Six months ago, I found out that I am pregnant. My husband and I hadn’t really been actively trying but we weren’t using protection because I’ve been told since I was in my teens that I was unlikely to be able to get pregnant, naturally. We are over joyed and our families are, as well! …except for my sister.
A few weeks following my pregnancy announcement, my mom and sister had a conversation about being realistic on if I would be able to take on all the duties of being her MOH while pregnant and later with an infant. My sister later spoke with me and told me that if I could not follow through with the duties of being her MOH - it was okay!
They could find something else for me to be involved in, with the wedding. (For context, my sister and FBILs wedding party is so big that they have two best men and two MOHs) I discussed it with my family and husband…
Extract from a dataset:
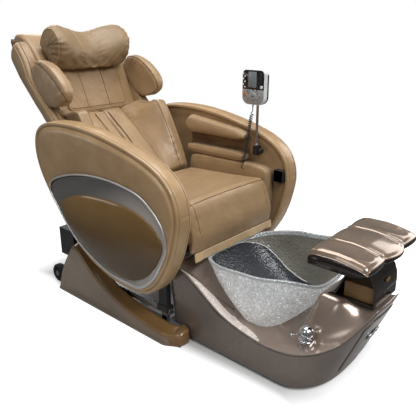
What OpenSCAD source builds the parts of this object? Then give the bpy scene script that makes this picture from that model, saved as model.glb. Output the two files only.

But I ultimately decided that it wasn’t fair to my sister or my child to make a promise to fulfill those duties when I would have a 3-4 month old infant and was generally unsure if I could do everything she needed of me.
The wedding is two towns away, 30+ minutes drive, and I would either have to bring the baby with me for the day of the wedding (What bride and bridesmaids want to listen to a baby all day while they are getting ready?) or I would have to leave the baby with someone else (From around 8am that morning to somewhere between 6-8pm that night).
So I ultimately pulled out of the wedding party, about 12 months before the date. And intend to help with other things. The problem is…despite my sister giving me the out and me taking the out….she will not speak to me. She hasn’t spoken to me or answered my calls in about 6 months.
She showed up to my gender reveal and completely ignored me. She ignores me at family dinners, outtings, etc. My entire family has told her she is in the wrong and needs to get over it…but I understand that it’s her special day.
But now I’m angry too…because I know that once I have this baby she is going to try to come into my home and act like everything is fine. And I will not allowed that to happen. I have had a difficult pregnancy so far…
Full of complications and sickness…my sister has been my best friend for years, she was the first person I called when I found out. And she was the one that gave me an out, in the first place. I needed her too…
To clear up some confusion, I am still planning on being involved in the wedding to some capacity and attending. Just not as the MOH. Also, it should be known that this is a CHILD FREE wedding. I did not mention that prior, however I realize now how important that minor detail actually is to you guys.
She came to ME about stepping away from the MOH position, not the other way round. I still offered to assist in what I can. Her expectations on what she expects from her MOH is beyond just standing beside her on her wedding day. If it were that simple, there probably wouldn’t even be an issue.
FuzzyMom2005 said:
NTA. You need to put your health first. Two MOH? Who does that? Concentrate on your health. When she decides to ignore the past, you don't. Stop including her on anything until she apologizes. You don't need that. Her wedding doesn't give her any excuse to act this way.
IamIrene said:
NTA. Sure, it’s her special day but that doesn’t mean your life revolves around her life. I’m sure she’s simply dealing with the disappointment of not having her sister as her MOH but good grief. She’s acting a bit immature over it.
ladamedelamort said:
NTA. Is it just me or does this seem to be some kind of test that OP failed? Like her sister wants OP to choose her over her family? I wonder if her sister might also be greiving the loss of her place in her sister's life in some messed up way?
great9904 said:
NTA - going through this as well now. Dropped out of a family members wedding party like 7 months before the wedding because my baby will be 1 month old and have basically been disowned by half the family. It’s just really sh$tty that some family can act like this at what should be a really happy time.
Living-Assumption272 said:
NTA. She did what any loving and understanding sister would do, and that is, give you an out due to your pregnancy and everything that comes along with it. It’s not your fault that she’s changed direction and is angry with you.
I know she thinks her wedding is the most umportantvevent to ever take place on planet earth, but she’s being childish and selfish. And you’re not leaving her high and dry, she has a second MOH. She should really grow up.
Antelope_31 said:
Nta. You need to have a conversation with her and let her know if her petty behavior doesn’t end now, she will not be invited to participate in your lives after the baby is born. An infant doesn’t need to be around a mom who is stressed and being given the silent treatment. Babies absorb everything, all the energy in their environment. Hope you guys repair this relationship before it’s too late.